Editorial, Caribupdate Weekly
On the evening of November 13, Prime Minister Dr Keith Mitchell announced a few changes to his ministerial and senatorial appointments. Cabinet reshuffles are great focal points for discussions; no different to the hullabaloo that is generated after the results of the Carnival Queen Show, Panorama, Soca Monarch and Calypso Monarch competitions. Today, many Grenadians have forgotten who won those competitions that were held just three months ago.
Despite what is said at the moment of any cabinet reshuffle — whether it occurs in Grenada or in countries elsewhere — no one has a clue how it would work. Some appointees perform as expected; while others may over-perform or under-perform.
In the aftermath of the specific case of last Thursday’s reshuffle by Dr Mitchell, it brought out the expected opposition from detractors of the Prime Minister, his government and his New National Party. They queried everything; from the presentation of the speech, to its content, to claiming that the reshuffle “makes no sense’’.
It’s laughable that some of the same opposition activists, who were dismissive of Nickolas Steele and Alexandra Otway-Noel being given ministerial posts in the first place in 2013, after the NNP’s general election victory, are now singing the praises of Steele and Otway-Noel. Clearly, one wonders whether their comments now are not simply another opportunity for playing politics for politics’ sake.
As well, public discourse on issues of government and state often also brings out some deep-seated notions and prejudices, sown over hundreds of years of slavery, colonialism and neo-colonialism. Some may not be aware, or even admit, that they hold these prejudices. But, they have preconceived notions of who should hold certain cabinet portfolios or other high-profile jobs, seemingly based on underlying feelings towards others based on superficial ideas of what the job-holder should look like.
So, for example, a criticism of businessman Nickolas Steele having now been appointed Health Minister, and Clarice Modeste taking up the Foreign Minister’s portfolio, is criticism for criticism sake at this point in time. There is nothing that prevents either from performing effectively in their new roles. And, it’s not an unprecedented move. Others, with non-medical training, have served as Grenada’s Health Minister. They include Karl Hood under the former National Democratic Congress government of Tillman Thomas; and Chris DeRiggs during the People’s Revolutionary Government of the late Prime Minister Maurice Bishop.

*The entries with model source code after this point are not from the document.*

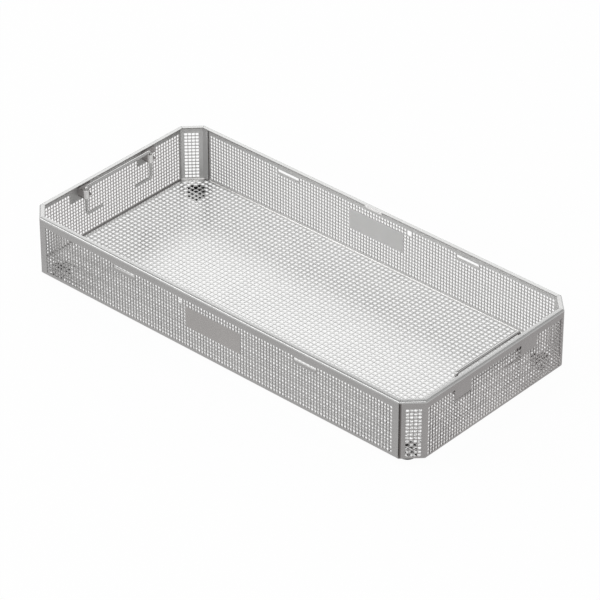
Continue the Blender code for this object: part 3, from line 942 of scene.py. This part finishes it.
def make_ground():
    """A plain white floor that stays white to the camera and keeps a faint shadow."""
    mesh = bpy.data.meshes.new("ground")
    corners = [(x * GROUND_REACH, y * GROUND_REACH, 0) for x, y in ((-1, -1), (1, -1), (1, 1), (-1, 1))]
    mesh.from_pydata(corners, [], [(0, 1, 2, 3)])
    ground = bpy.data.objects.new("ground", mesh)
    bpy.context.scene.collection.objects.link(ground)
    material, nodes, links = new_material("white_ground")
    nodes.clear()
    out = nodes.new("ShaderNodeOutputMaterial")
    matt = nodes.new("ShaderNodeBsdfDiffuse")
    matt.inputs["Color"].default_value = (*GROUND_COLOUR, 1)
    white = nodes.new("ShaderNodeEmission")
    white.inputs["Color"].default_value = WHITE
    white.inputs["Strength"].default_value = 1.0
    mix = nodes.new("ShaderNodeMixShader")
    links.new(background_share(nodes, links), mix.inputs["Fac"])
    links.new(matt.outputs["BSDF"], mix.inputs[1])
    links.new(white.outputs["Emission"], mix.inputs[2])
    links.new(mix.outputs["Shader"], out.inputs["Surface"])
    mesh.materials.append(material)


def background_share(nodes, links):
    """A socket that is the ground's share for camera, glossy and transmission rays, otherwise 0."""
    rays = nodes.new("ShaderNodeLightPath")
    seen = rays.outputs["Is Camera Ray"]
    for kind in ("Is Glossy Ray", "Is Transmission Ray"):
        either = nodes.new("ShaderNodeMath")
        either.operation = "MAXIMUM"
        links.new(seen, either.inputs[0])
        links.new(rays.outputs[kind], either.inputs[1])
        seen = either.outputs["Value"]
    scaled = nodes.new("ShaderNodeMath")
    scaled.operation = "MULTIPLY"
    links.new(seen, scaled.inputs[0])
    scaled.inputs[1].default_value = GROUND_SHARE
    return scaled.outputs["Value"]


def make_world():
    """White to the camera; to the basket a plain room that is darker overhead."""
    world = bpy.data.worlds.new("studio")
    bpy.context.scene.world = world
    world.use_nodes = True
    nodes = world.node_tree.nodes
    links = world.node_tree.links
    nodes.clear()
    out = nodes.new("ShaderNodeOutputWorld")
    direction = nodes.new("ShaderNodeTexCoord")
    split = nodes.new("ShaderNodeSeparateXYZ")
    links.new(direction.outputs["Generated"], split.inputs["Vector"])
    overhead = nodes.new("ShaderNodeMapRange")
    overhead.interpolation_type = "SMOOTHSTEP"
    overhead.inputs["From Min"].default_value = OVERHEAD_FROM
    overhead.inputs["From Max"].default_value = OVERHEAD_FULL
    overhead.inputs["To Min"].default_value = ROOM_LIGHT
    overhead.inputs["To Max"].default_value = OVERHEAD_LIGHT
    links.new(split.outputs["Z"], overhead.inputs["Value"])
    room = nodes.new("ShaderNodeBackground")
    room.inputs["Color"].default_value = WHITE
    links.new(overhead.outputs["Result"], room.inputs["Strength"])
    white = nodes.new("ShaderNodeBackground")
    white.inputs["Color"].default_value = WHITE
    white.inputs["Strength"].default_value = 1.0
    rays = nodes.new("ShaderNodeLightPath")
    mix = nodes.new("ShaderNodeMixShader")
    links.new(rays.outputs["Is Camera Ray"], mix.inputs["Fac"])
    links.new(room.outputs["Background"], mix.inputs[1])
    links.new(white.outputs["Background"], mix.inputs[2])
    links.new(mix.outputs["Shader"], out.inputs["Surface"])


def add_lamp(name, direction, size, radiance):
    """A soft box in a direction from the basket and aimed at it, as bright as radiance says."""
    data = bpy.data.lights.new(name, "AREA")
    data.shape = "RECTANGLE"
    data.size, data.size_y = size
    data.energy = radiance * math.pi * size[0] * size[1]
    lamp = bpy.data.objects.new(name, data)
    bpy.context.scene.collection.objects.link(lamp)
    lamp.location = Vector(direction).normalized() * LAMP_DISTANCE
    lamp.rotation_mode = "QUATERNION"
    lamp.rotation_quaternion = (-lamp.location).to_track_quat("-Z", "Y")


def make_camera():
    """The camera looks along the photograph's direction, past the middle of the tray's bottom."""
    level = math.cos(CAMERA_ELEVATION)
    back = Vector((math.sin(CAMERA_AZIMUTH) * level, -math.cos(CAMERA_AZIMUTH) * level,
                   math.sin(CAMERA_ELEVATION)))
    right = Vector((math.cos(CAMERA_AZIMUTH), math.sin(CAMERA_AZIMUTH), 0))
    up = back.cross(right)
    data = bpy.data.cameras.new("camera")
    data.sensor_width = SENSOR
    data.lens = CAMERA_LENS
    data.clip_end = CAMERA_REACH
    camera = bpy.data.objects.new("camera", data)
    bpy.context.scene.collection.objects.link(camera)
    middle = Vector((0, 0, TRAY_BOTTOM))
    camera.location = middle + back * CAMERA_DISTANCE + right * AIM_RIGHT + up * AIM_UP
    camera.rotation_mode = "QUATERNION"
    camera.rotation_quaternion = (-back).to_track_quat("-Z", "Y")
    bpy.context.scene.camera = camera


def main():
    """Build the steels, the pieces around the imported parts, and the stage."""
    bpy.context.scene.view_settings.view_transform = "Standard"
    # Lit and shaded copies of one steel paint light and shade: lighter inside and on the floor, painted
    # highlights on flanges, bends, lips and sleeves, darker short walls and corners, and a painted shadow
    # in the seams
    inner = make_steel("steel_inside_painted_light", LENGTHWISE, INNER_LIT_STEEL, INNER_ROUGHNESS, INNER_METALLIC)
    bright = make_steel("steel_painted_highlight", LENGTHWISE, HIGHLIGHT_STEEL, INNER_ROUGHNESS, INNER_METALLIC)
    flange = make_steel("steel_flange_painted_highlight", LENGTHWISE, FLANGE_HIGHLIGHT_STEEL)
    end_flange = make_steel("steel_flange_crosswise_painted_highlight", CROSSWISE, FLANGE_HIGHLIGHT_STEEL)
    long_steel = (make_steel("steel_lengthwise", LENGTHWISE, OUTER_STEEL), inner, flange,
                  make_steel("steel_label_place", LENGTHWISE, LABEL_STEEL), bright)
    end_inner = make_steel("steel_crosswise_inside_painted_light", CROSSWISE, END_INNER_LIT_STEEL, INNER_ROUGHNESS,
                           INNER_METALLIC)
    short_steel = (make_steel("steel_crosswise_painted_shade", CROSSWISE, END_SHADE_STEEL), end_inner, end_flange)
    corner_steel = (make_steel("steel_corner_painted_shade", CROSSWISE, CORNER_SHADE_STEEL), inner, end_flange,
                    make_steel("steel_seam_painted_shadow", CROSSWISE, SEAM_SHADOW_STEEL), bright)
    floor_steel = make_steel("steel_floor_painted_light", LENGTHWISE, FLOOR_LIT_STEEL, FLOOR_ROUGHNESS, FLOOR_METALLIC)
    bracket = make_steel("steel_bracket", CROSSWISE, BRACKET_STEEL, INNER_ROUGHNESS, INNER_METALLIC)
    wire_steel = make_steel("bright_wire", CROSSWISE, WIRE_STEEL, WIRE_ROUGHNESS, WIRE_METALLIC)

    pieces = make_long_walls(long_steel) + make_short_walls(short_steel)
    pieces += make_corners(corner_steel) + make_lips(bright)
    pieces.append(make_floor(floor_steel))
    for piece in pieces:
        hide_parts("perforated_tray")
    make_handle(1, wire_steel)
    make_handle(-1, wire_steel)
    make_brackets((bracket, bright))
    make_feet(make_rubber())

    make_ground()
    make_world()
    for lamp in LAMPS:
        add_lamp(*lamp)
    make_camera()


main()
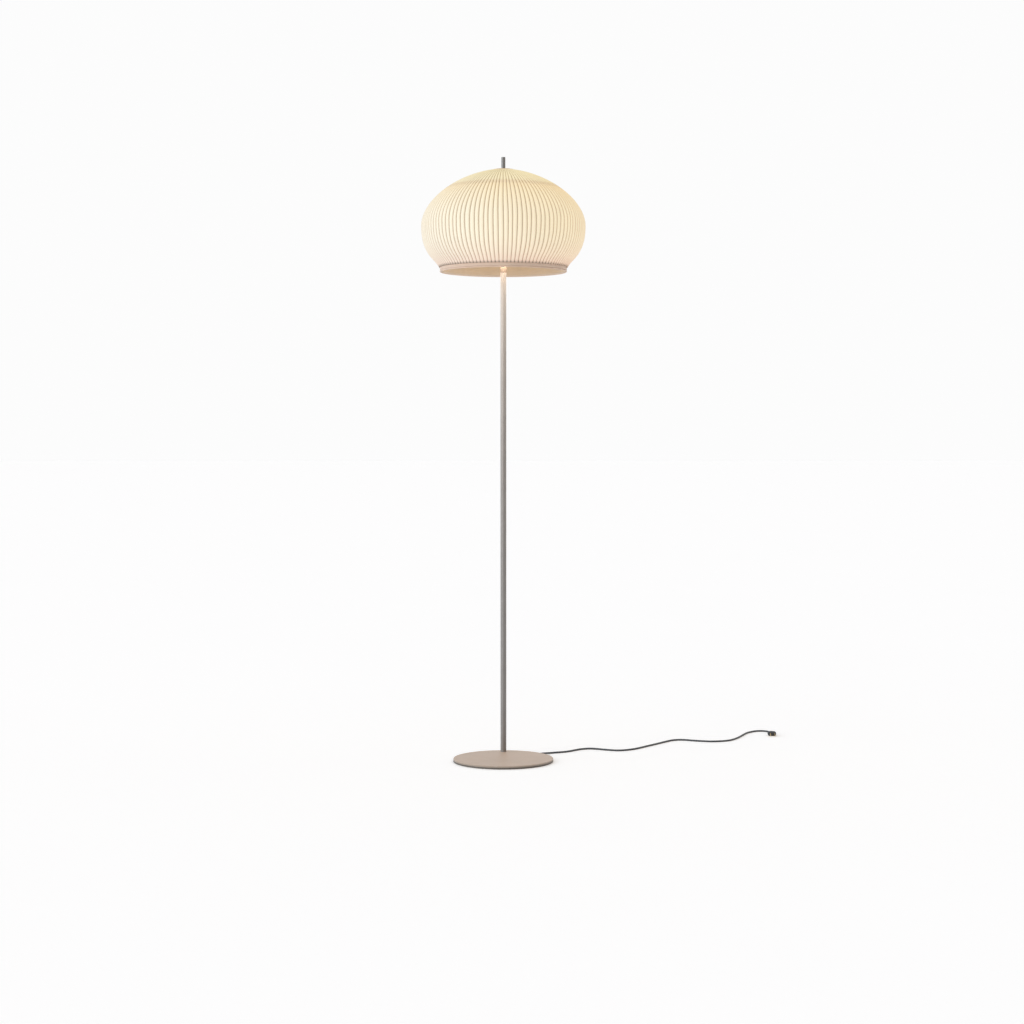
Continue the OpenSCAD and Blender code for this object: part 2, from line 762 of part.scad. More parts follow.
module bulb_contact() {
    color("silver") translate([0, 0, bulb_z])
        cylinder(r1 = bulb_contact_r - contact_taper, r2 = bulb_contact_r, h = bulb_contact_t);
}

module bulb_insulator() {
    color([0.12, 0.12, 0.12]) translate([0, 0, bulb_z + bulb_contact_t])
        cylinder(r1 = bulb_contact_r, r2 = cap_d / 2 - insulator_step, h = insulator_h);
}

// Screw cap with its thread as round ridges
module bulb_cap() {
    color("silver") translate([0, 0, bulb_cap_z]) rotate_extrude() {
        square([cap_d / 2 - thread_depth, bulb_cap_h]);
        for (i = [0 : thread_turns - 1])
            translate([cap_d / 2 - 2 * thread_depth, thread_start + i * thread_pitch])
                circle(2 * thread_depth, $fn = 24);
    }
}

// Housing that widens as an S from the cap to the globe
module bulb_housing() {
    h = glass_z - housing_z;
    r0 = cap_d / 2 + housing_lip;
    r1 = sqrt(bulb_r * bulb_r - (globe_z - glass_z) * (globe_z - glass_z));
    color("white") translate([0, 0, housing_z]) rotate_extrude()
        polygon(concat([[0, 0]], [for (i = [0 : housing_steps]) let (t = i / housing_steps)
            [r0 + (r1 - r0) * pow(t, housing_bend), h * t]], [[0, h]]));
}

module bulb_glass() {
    color([1, 0.97, 0.9]) intersection() {
        translate([0, 0, globe_z]) sphere(bulb_r);
        translate([0, 0, glass_z]) cylinder(r = bulb_d, h = bulb_d);
    }
}

module shade_top_disc() {
    color("silver") translate([0, 0, disc_z]) pipe(disc_r, stud_thread / 2 + free, disc_t);
}

// Flat wires that follow the curve inside the pleats and end inside the band
module shade_struts() {
    inner = function (i) pleat(i) + fabric_t + strut_gap;
    outside = [for (i = [0 : rings - 1]) inset(i, inner(i))];
    inside = [for (i = [rings - 1 : -1 : 0]) inset(i, inner(i) + strut_d)];
    foot_r = band_in_r - 2 * seat;
    foot = [[foot_r, band_top], [foot_r, band_z + strut_foot],
        [foot_r - strut_d, band_z + strut_foot], [foot_r - strut_d, band_top]];
    start = [[disc_r + seat, inside[rings - 1][1]], [disc_r + seat, outside[0][1]]];
    color("lightgray") for (k = [0 : struts - 1]) rotate([0, 0, 360 * k / struts])
        translate([0, strut_d / 2, 0]) rotate([90, 0, 0])
            linear_extrude(strut_d) polygon(concat(outside, foot, inside, start));
}

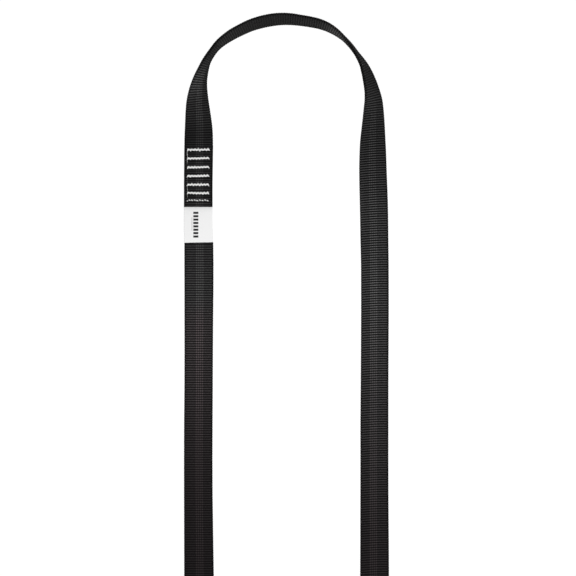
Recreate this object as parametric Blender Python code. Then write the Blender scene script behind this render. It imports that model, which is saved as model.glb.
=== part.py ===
"""Climbing sling: a sewn loop of tubular webbing with its bartacks, seam threads and folded label.

The sling lies on the ground (z = 0) as it was put down. Its two legs run along y, the joint is on the
left leg, and each end of the loop is an arch in which the webbing stands on its edge and turns over.
"""

import math

import bmesh
import bpy
import numpy as np
from mathutils import Matrix, Vector

# Loop and webbing
LOOP_LENGTH = 1.600
LEG_SPACING = 0.1565
WEBBING_WIDTH = 0.0250
WEBBING_WALL = 0.00105
TUBE_HOLLOW = 0.0003
CLEARANCE = 0.0003

# The arch, from the left leg's foot over the top to the right leg: across and up in shares of the leg
# spacing, then the lean of the webbing in degrees, 0 where the inner face is up and 180 where the outer is
ARCH_ROUTE_SHARES = (
    (-0.500, 0.000, 0.0),
    (-0.500, 0.085, 15.0),
    (-0.502, 0.142, 25.0),
    (-0.505, 0.199, 34.0),
    (-0.507, 0.256, 43.0),
    (-0.504, 0.313, 53.0),
    (-0.495, 0.369, 63.0),
    (-0.478, 0.426, 71.0),
    (-0.455, 0.483, 77.0),
    (-0.416, 0.540, 79.5),
    (-0.375, 0.585, 77.0),
    (-0.319, 0.626, 73.5),
    (-0.262, 0.657, 71.5),
    (-0.206, 0.683, 70.0),
    (-0.149, 0.701, 69.0),
    (-0.092, 0.713, 68.7),
    (-0.035, 0.719, 69.3),
    (0.022, 0.718, 70.4),
    (0.078, 0.711, 72.0),
    (0.135, 0.702, 73.2),
    (0.192, 0.689, 75.0),
    (0.249, 0.665, 78.0),
    (0.306, 0.625, 84.0),
    (0.363, 0.568, 91.0),
    (0.425, 0.483, 98.5),
    (0.452, 0.426, 106.0),
    (0.471, 0.369, 112.5),
    (0.485, 0.313, 118.5),
    (0.493, 0.256, 125.0),
    (0.494, 0.199, 131.0),
    (0.493, 0.142, 137.0),
    (0.491, 0.085, 143.5),
    (0.489, 0.028, 150.0),
    (0.489, -0.028, 155.0),
    (0.490, -0.142, 161.5),
    (0.493, -0.256, 165.5),
    (0.496, -0.369, 170.0),
    (0.499, -0.597, 176.0),
    (0.500, -0.850, 180.0),
)

# Sewn joint
GROUND_GAP = 0.0001
LIFT_FADE = 0.0400
END_RAMP = 0.0032
HIDDEN_END_MARGIN = 0.0020

# Bartacks, counted from the upper layer's end
BARTACKS = 6
BARTACK_THREAD = 0.00075
BARTACK_HEIGHT = 0.0027
BARTACK_PITCH = 0.00773
BARTACK_TOOTH = 0.0024
BARTACK_TIP = 0.0007
BARTACK_RIGHT_INSET = 0.0026
BARTACK_SEAM_GAP = 0.0005
BARTACK_RAMP_GAP = 0.00025
TROUGH_DEPTH = 0.0006
TROUGH_MARGIN = 0.0005

# Thin seam down the left side and along the end
SEAM_THREAD = 0.0004
SEAM_STITCH = 0.0022
SEAM_BUMP = 0.0001
SEAM_LEFT_INSET = 0.0020
SEAM_RIGHT_INSET = 0.0026
SEAM_TAB_INSET = 0.0008

# Label, as wide as the webbing but for a strip on its right
LABEL_RIGHT_INSET = 0.0006
LABEL_PLY = 0.00025
LABEL_SLIT = 0.0001
LABEL_LENGTH = 0.0321
LABEL_TAB_DEPTH = 0.0063
LABEL_HINGE_DISTANCE = 0.0050

# Fineness of the curves, and how far the cutters run past what they cut
STATION_SPACING = 0.0080
SPLINE_SAMPLES = 24
EDGE_STEPS = 4
FOLD_STEPS = 6
RAMP_STEPS = 4
HOLE_SIDES = 8
THREAD_RESOLUTION = 2
SHARP_DEGREES = 50
CUTTER_OVERRUN = 0.0010

# Across the left leg
LEG_X = LEG_SPACING / 2
LEFT_EDGE_X = -LEG_X - WEBBING_WIDTH / 2
RIGHT_EDGE_X = -LEG_X + WEBBING_WIDTH / 2
SEAM_LEFT_X = LEFT_EDGE_X + SEAM_LEFT_INSET
SEAM_RIGHT_X = RIGHT_EDGE_X - SEAM_RIGHT_INSET
BARTACK_LEFT_X = SEAM_LEFT_X + SEAM_THREAD / 2 + BARTACK_SEAM_GAP + TROUGH_MARGIN
BARTACK_RIGHT_X = RIGHT_EDGE_X - BARTACK_RIGHT_INSET
LABEL_RIGHT_X = RIGHT_EDGE_X - LABEL_RIGHT_INSET
LABEL_WIDTH = LABEL_RIGHT_X - LEFT_EDGE_X
LABEL_X = (LABEL_RIGHT_X + LEFT_EDGE_X) / 2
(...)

For many, their interest in Dr Mitchell’s speech was piqued by the appointment of two new senators: Chester Humphrey and Peter David.
“Peter David is an experienced politician, having served two terms as MP and as a very successful foreign minister. In recent months, he has also been a very useful new member of our party, and he has shown the ability to help government articulate its objectives and its policies going forward,’’ Prime Minister Mitchell said.
“The other new member of the Senate will be brother Chester Humphrey — our most experienced senator since independence. Mr Humphrey served for over 20 years as the labour representative in the senate, and has acted as President on previous occasions,’’ the Prime Minister added. “He knows the workings of the body as good as anyone. The appointment of Brother Humphrey is consistent to a long-held policy of this government that one does not have to be a member of our party to be given such a position….The addition of both Mr David and Mr Humphrey in the Senate shows our commitment not only to talk the talk, but walk the walk of inclusion.’’
Caribupdate Weekly fervently believes that all Grenadians — whether NDC, NNP, GULP, NUF or independent — want the best for our Tri-island State, and would like to see expedited growth and development. Where we differ, clearly, is on the route to arriving at where we want to and ought to get; we different on the route to the destination.
Humphrey, David, Nazim Burke, Ray Roberts, Keith Clouden and Christopher DeAllie—they all want the best for our nation; we have absolute no doubt about that. The upcoming session of the Upper House of Parliament should be lively as these senators and others interact and debate.
Humphrey is the President-designate of the Senate. For many years, he was a trade union colleague and mentor of sorts to Senator Roberts. The comradeship between the two has suffered over Humphrey’s fallout with the NDC; a party to which Roberts shares an affinity.
Then, there are Burke and David who have known each other for years as GBSS students, fellow lawyers, NDC executive members and cabinet colleagues. They, too, have gone their separate ways. David was expelled from the NDC in 2012 by a group in the party aligned to Burke, whom they were positioning to become leader of the National Democratic Congress. Burke officially took over the leadership from Tillman Thomas in February and David joined the NNP earlier this year.
These senators must try their utmost to put their political differences and grudges aside and keep uppermost in their minds that they are in the Senate to take care of the nation’s business; to pass laws and offer solutions to finding ways of providing more jobs, housing, healthcare and other services to the Grenadian people.
Senators, even as you spar, we expect more light than fire in the Upper House of Parliament.